Deciding which skills to advance is the most interesting, and only, form of strategy in the game. Deciding which skills to advance is the most interesting, and only, form of strategy in the game.

   Airship combat is the one new thing Nostalgia brings to the table. The game's setting is an alternate version of the Earth in the 19th century where the world is traversed via airship. Rather than waiting until the end of the game to provide the player with a means of fast travel, an airship is given to the party right at the start. Naturally, this being an RPG, the sky is filled with random encounters just like any dungeon. During airship battles, each party member controls a unique weapon and attacks in a turn-based manner; the key difference between sky combat and ground combat is that although characters take separate turns, they all share the ship's HP. If the ship's life total hits zero, the game is over.

   Aside from a general blandness in the gameplay mechanics, the game suffers from many odd balance issues that come across as unintentional. At the start, skills are expensive to use and characters have low MP totals. In an early dungeon, a party member might have 30 MP, the cheapest skill costs 8 MP to use, and twenty encounters might occur between the entrance and the first save point, so several dozen foes must be slain while a powerful attack ability has only three uses. Expect to select "attack" from the menu many, many times. Later in the game, the opposite is true. Maximum MP values are through the roof, but skill costs are about the same as they are at the start, so combat consists of spamming nothing but each character's best skill. This alone makes the difficulty in dungeons go from mindlessly tough to mindlessly easy. Also, until the white mage joins the party and gains the ability to resurrect allies, there is no way to bring dead characters back to life in a dungeon aside from an incredibly expensive item that is unaffordable at the start of the game.

   Airship battles have their issues too. There are times where sky encounters abruptly become more difficult, seemingly balanced on the assumption that the player has the best airship equipment available. The problem is that you have to fly to the next city to purchase said equipment, so it cannot possibly be equipped yet when the encounters become tougher. Because the success rate of fleeing is next to zero if the game deems the fight hard enough, the best strategy is to save often while soaring across dangerous skies. Of course, it takes a surprise game over to realize that air enemies can now down the ship in two turns. Even with the best airship equipment, flying foes toward the end of the game have so much HP that a single battle takes over a minute to win. That is a lot of time to spend selecting the same skills over and over while in no danger, and although it might feel epic to some, watching it play out is rather boring.

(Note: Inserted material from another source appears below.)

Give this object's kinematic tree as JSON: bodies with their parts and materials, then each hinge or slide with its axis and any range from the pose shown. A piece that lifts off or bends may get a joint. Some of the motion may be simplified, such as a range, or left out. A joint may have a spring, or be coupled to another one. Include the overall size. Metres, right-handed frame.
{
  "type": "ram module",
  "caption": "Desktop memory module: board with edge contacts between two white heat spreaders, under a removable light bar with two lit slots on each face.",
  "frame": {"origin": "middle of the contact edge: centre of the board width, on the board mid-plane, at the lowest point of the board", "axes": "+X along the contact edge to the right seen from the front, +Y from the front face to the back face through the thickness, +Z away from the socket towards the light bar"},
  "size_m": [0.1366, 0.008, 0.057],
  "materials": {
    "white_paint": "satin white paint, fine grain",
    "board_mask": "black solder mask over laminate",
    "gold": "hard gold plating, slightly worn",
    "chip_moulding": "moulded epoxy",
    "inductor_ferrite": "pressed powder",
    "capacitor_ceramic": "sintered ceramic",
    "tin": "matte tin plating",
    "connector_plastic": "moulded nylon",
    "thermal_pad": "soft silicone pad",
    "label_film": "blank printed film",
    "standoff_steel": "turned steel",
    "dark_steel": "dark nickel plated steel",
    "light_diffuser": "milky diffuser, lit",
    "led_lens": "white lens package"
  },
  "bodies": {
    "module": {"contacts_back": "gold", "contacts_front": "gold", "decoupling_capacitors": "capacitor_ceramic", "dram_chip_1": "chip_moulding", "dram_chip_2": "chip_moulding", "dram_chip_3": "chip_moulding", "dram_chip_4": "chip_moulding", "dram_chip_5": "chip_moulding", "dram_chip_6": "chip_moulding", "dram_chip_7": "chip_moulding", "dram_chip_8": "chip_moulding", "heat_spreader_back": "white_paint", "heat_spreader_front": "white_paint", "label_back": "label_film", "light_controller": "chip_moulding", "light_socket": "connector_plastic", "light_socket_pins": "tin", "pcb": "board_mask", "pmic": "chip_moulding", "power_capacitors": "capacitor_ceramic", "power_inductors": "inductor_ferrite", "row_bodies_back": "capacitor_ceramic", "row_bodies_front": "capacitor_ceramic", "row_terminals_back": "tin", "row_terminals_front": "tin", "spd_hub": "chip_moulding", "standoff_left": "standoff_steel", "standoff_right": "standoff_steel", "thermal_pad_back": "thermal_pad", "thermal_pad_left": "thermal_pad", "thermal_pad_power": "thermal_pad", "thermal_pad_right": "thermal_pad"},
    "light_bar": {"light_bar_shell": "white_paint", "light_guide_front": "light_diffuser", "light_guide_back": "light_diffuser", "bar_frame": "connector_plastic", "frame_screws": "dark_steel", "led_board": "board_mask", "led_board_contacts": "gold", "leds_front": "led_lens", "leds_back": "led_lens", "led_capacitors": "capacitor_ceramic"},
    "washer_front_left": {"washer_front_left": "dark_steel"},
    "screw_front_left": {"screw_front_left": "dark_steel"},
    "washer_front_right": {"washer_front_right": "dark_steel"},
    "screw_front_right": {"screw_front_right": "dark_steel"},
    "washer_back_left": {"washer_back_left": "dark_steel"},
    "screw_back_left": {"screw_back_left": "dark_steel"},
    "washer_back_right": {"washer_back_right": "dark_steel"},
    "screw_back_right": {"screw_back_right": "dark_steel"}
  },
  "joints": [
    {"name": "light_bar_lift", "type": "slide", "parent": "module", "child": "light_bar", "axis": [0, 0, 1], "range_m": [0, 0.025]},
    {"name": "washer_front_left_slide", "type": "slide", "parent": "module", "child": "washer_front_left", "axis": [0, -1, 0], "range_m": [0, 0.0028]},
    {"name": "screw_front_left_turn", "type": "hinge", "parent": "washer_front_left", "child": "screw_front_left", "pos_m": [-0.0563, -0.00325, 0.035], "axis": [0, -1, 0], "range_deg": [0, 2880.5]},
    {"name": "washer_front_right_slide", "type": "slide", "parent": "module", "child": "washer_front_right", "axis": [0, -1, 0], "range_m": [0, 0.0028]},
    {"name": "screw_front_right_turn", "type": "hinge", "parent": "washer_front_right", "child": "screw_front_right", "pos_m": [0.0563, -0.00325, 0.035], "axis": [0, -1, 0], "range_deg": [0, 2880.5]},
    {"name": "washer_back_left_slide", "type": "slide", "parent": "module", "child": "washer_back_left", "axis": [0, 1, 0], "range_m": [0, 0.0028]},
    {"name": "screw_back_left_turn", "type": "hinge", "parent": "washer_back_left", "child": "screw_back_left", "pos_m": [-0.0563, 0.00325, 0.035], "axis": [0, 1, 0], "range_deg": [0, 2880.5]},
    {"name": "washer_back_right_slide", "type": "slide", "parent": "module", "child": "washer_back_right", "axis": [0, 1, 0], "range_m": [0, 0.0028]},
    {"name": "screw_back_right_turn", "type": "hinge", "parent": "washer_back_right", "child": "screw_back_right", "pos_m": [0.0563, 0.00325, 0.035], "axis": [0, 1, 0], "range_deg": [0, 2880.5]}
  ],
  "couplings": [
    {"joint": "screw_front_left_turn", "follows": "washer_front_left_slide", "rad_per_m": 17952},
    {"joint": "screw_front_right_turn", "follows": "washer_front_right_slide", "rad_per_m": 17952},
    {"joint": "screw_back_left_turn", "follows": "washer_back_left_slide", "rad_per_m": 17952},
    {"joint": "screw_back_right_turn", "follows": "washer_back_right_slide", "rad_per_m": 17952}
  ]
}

Hope you think this screen is pretty, because this inescapable encounter takes a while to finish every time. Hope you think this screen is pretty, because this inescapable encounter takes a while to finish every time.

   Nostalgia suffers from an overall lack of creative thinking. Aside from the aforementioned story woes, the main quest itself is repetitive. The fifth time the player is sent out to a dungeon, he is sent back to the third dungeon in the game. The seventh trip out sends the player back to the game's opening sewer dungeon to refight level one rats. As progress is made, optional side quests open up that send the party right back to the previous dungeon for a fetch quest with a pitiful monetary reward. Unless you like the idea of running through a dungeon twice in a row, beating up the same small variety of enemies a second time to pick up a trinket for an old man at a bar, the side quests are not worth pursuing.

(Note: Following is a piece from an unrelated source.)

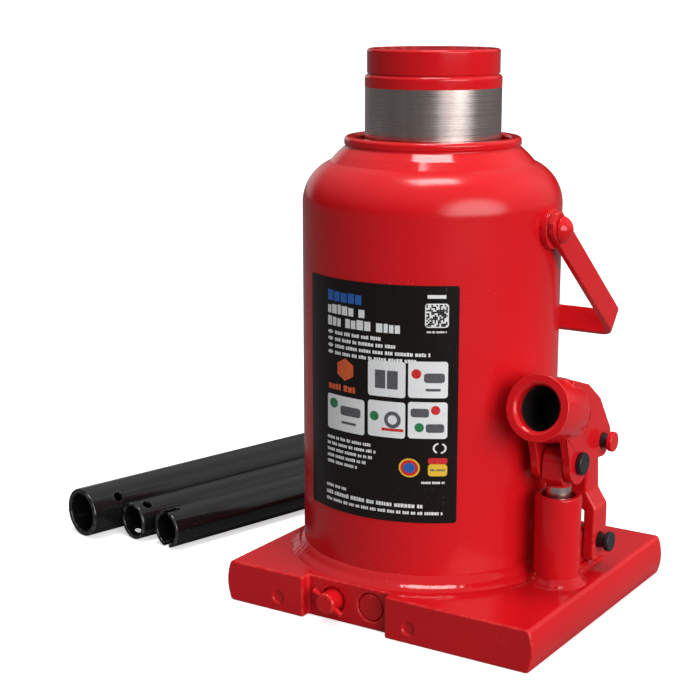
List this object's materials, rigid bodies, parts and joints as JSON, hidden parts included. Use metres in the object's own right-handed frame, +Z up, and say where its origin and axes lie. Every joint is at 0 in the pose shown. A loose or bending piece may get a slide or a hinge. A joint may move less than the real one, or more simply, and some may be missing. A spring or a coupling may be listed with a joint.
{
  "type": "bottle jack",
  "caption": "Squat welded hydraulic bottle jack with a lifting ram, side pump and handle socket, release valve, hinged carry handle and loose handle tubes.",
  "frame": {"origin": "on the floor, under the axis of the ram", "axes": "+Z up along the ram, +X towards the pump, -Y towards the release valve"},
  "size_m": [0.2959, 0.2878, 0.26],
  "materials": {
    "red_paint": "gloss enamel",
    "polished_steel": "ground and polished",
    "machined_steel": "machined, oiled",
    "bronze": "sintered",
    "seal_rubber": "matt",
    "nylon": "satin",
    "ball_steel": "polished",
    "spring_steel": "drawn",
    "filter_mesh": "woven wire",
    "black_oxide": "black oxide, satin",
    "label_film": "printed film",
    "black_enamel": "gloss enamel"
  },
  "bodies": {
    "jack": {"base_plate": "red_paint", "left_gallery_ball": "ball_steel", "right_gallery_ball": "ball_steel", "suction_ball": "ball_steel", "delivery_ball": "ball_steel", "delivery_spring": "spring_steel", "suction_filter": "filter_mesh", "reservoir_casing": "red_paint", "filler_plug": "seal_rubber", "neck_collar": "red_paint", "hydraulic_cylinder": "machined_steel", "cylinder_gasket": "nylon", "gland_nut": "machined_steel", "guide_bush": "bronze", "wiper_seal": "seal_rubber", "gland_oring": "seal_rubber", "casing_weld": "red_paint", "pump_weld": "red_paint", "lug_weld": "red_paint", "pump_cylinder": "red_paint", "pump_lip_seal": "seal_rubber", "pump_guide_ring": "bronze", "link_lug": "red_paint", "right_pivot_boss": "red_paint", "right_pivot_rivet": "red_paint", "left_pivot_boss": "red_paint", "left_pivot_rivet": "red_paint", "release_ball": "ball_steel", "relief_plug": "red_paint", "relief_ball": "ball_steel", "relief_spring": "spring_steel", "data_label": "label_film"},
    "ram": {"ram": "polished_steel", "ram_piston": "machined_steel", "piston_guide_ring": "bronze", "piston_lip_seal": "seal_rubber", "saddle": "red_paint"},
    "plunger": {"pump_plunger": "polished_steel"},
    "link": {"pump_link": "red_paint", "foot_pin": "black_oxide", "foot_pin_clip": "black_oxide"},
    "lever": {"handle_socket": "red_paint", "plunger_pin": "black_oxide", "plunger_pin_clip": "black_oxide", "link_pin": "black_oxide", "link_pin_clip": "black_oxide"},
    "valve_seal": {"release_oring": "seal_rubber"},
    "valve_screw": {"release_screw": "red_paint", "release_cross_pin": "red_paint"},
    "bail": {"carry_handle": "red_paint"},
    "joining_tube": {"joining_tube": "black_enamel"},
    "grip_tube": {"grip_tube": "black_enamel"},
    "key_tube": {"key_tube": "black_enamel"}
  },
  "joints": [
    {"name": "ram_lift", "type": "slide", "parent": "jack", "child": "ram", "axis": [0, 0, 1], "range_m": [0, 0.16]},
    {"name": "link_sway", "type": "hinge", "parent": "jack", "child": "link", "pos_m": [0.0748, 0.0141, 0.0338], "axis": [1, 0, 0], "range_deg": [-1, 1]},
    {"name": "lever_stroke", "type": "hinge", "parent": "link", "child": "lever", "pos_m": [0.0748, 0.0135, 0.0826], "axis": [1, 0, 0], "range_deg": [-30, 12]},
    {"name": "plunger_stroke", "type": "slide", "parent": "jack", "child": "plunger", "axis": [0, 0, 1], "range_m": [-0.006, 0.014]},
    {"name": "valve_travel", "type": "slide", "parent": "jack", "child": "valve_seal", "axis": [0, -1, 0], "range_m": [0, 0.0016]},
    {"name": "valve_turn", "type": "hinge", "parent": "valve_seal", "child": "valve_screw", "pos_m": [-0.0119, -0.0675, 0.0102], "axis": [0, -1, 0], "range_deg": [0, 360]},
    {"name": "bail_swing", "type": "hinge", "parent": "jack", "child": "bail", "pos_m": [0, 0, 0.181], "axis": [1, 0, 0], "range_deg": [0, 100]},
    {"name": "joining_tube_lift", "type": "slide", "parent": "jack", "child": "joining_tube", "axis": [0, 0, 1], "range_m": [0, 0.2]},
    {"name": "grip_tube_lift", "type": "slide", "parent": "jack", "child": "grip_tube", "axis": [0, 0, 1], "range_m": [0, 0.2]},
    {"name": "key_tube_lift", "type": "slide", "parent": "jack", "child": "key_tube", "axis": [0, 0, 1], "range_m": [0, 0.2]}
  ],
  "couplings": [
    {"joint": "link_sway", "follows": "lever_stroke", "ratio": 0.02},
    {"joint": "plunger_stroke", "follows": "lever_stroke", "m_per_rad": -0.0251},
    {"joint": "valve_travel", "follows": "valve_turn", "m_per_rad": 0.000239}
  ]
}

   The presentation is equally uncreative. The score tries too hard to be bombastic and epic, instead coming across as a mediocre fanfare that never ends, stomping over any attempt to create an atmosphere that pulls the player into the game. Visually, the 3D graphics are impressive — Matrix keeps getting better and better at DS 3D — but the art direction is horrendous. The textures are all shades of gray, brown, and green, and it paints a dreary portrait that wears on the eyes early and never gets colorful or interesting. For a setting based on Earth, it could have been beautiful and warm, but instead the player is sent to jungles, pyramids, and caves where everything is monochrome. Monster and character designs are also uninspired. One big positive for the visuals comes while flying around the world. The game looks fantastic both in airship battles and while navigating around, and really shows off what Matrix can do.

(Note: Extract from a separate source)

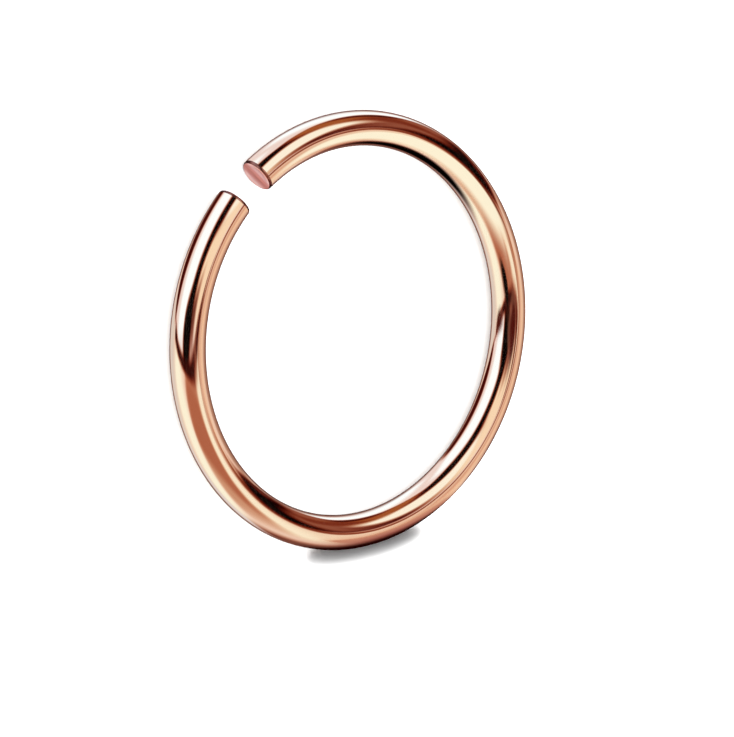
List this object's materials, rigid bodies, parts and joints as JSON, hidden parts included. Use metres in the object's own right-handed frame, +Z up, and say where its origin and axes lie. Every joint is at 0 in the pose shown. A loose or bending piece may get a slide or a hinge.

   There is nothing wrong with a generic JRPG, but Nostalgia lacks many pieces of a good game. It has no charm to it, no soul, and is bland, boring, dull, sad, and droopy. It avoids everything Brave Story: New Traveler did well, and while Crimson Gem Saga benefited from an awesome Atlus USA localization, Ignition was not able to save the experience here. Many minor oddities persist throughout the game, and it feels like Nostalgia needed more playtesting. The ability to steal is available from the start, but enemies rarely carry items. Elemental weaknesses are illogical and there is no way to scan foes to learn them. In one dungeon, an alligator is weak to ground magic and a snake is weak to air magic. The main character's strongest skill for the entire game is the first one he learns. The black mage usually does as much damage with her basic attack as she does with her spells.

   I did feel nostalgia while playing this. It genuinely brought back memories of playing Game Boy games in the mid-90s during long car trips as a kid. Alleyway and Battleship. Super Mario Land and Castlevania: The Adventure. Games that were not bad, but as soon as the trip was over I happily left the Game Boy in the travelling case and went back to real games on the SNES. Nostalgia is not a bad game, but it is not very fun, and it will not bring back positive memories of childhood gaming. For some it may be worth trying out, but there are many JRPGs on the DS right now that are more fun, more charming, more worth your time, and more likely to remind you of the good old days of being a young RPGamer.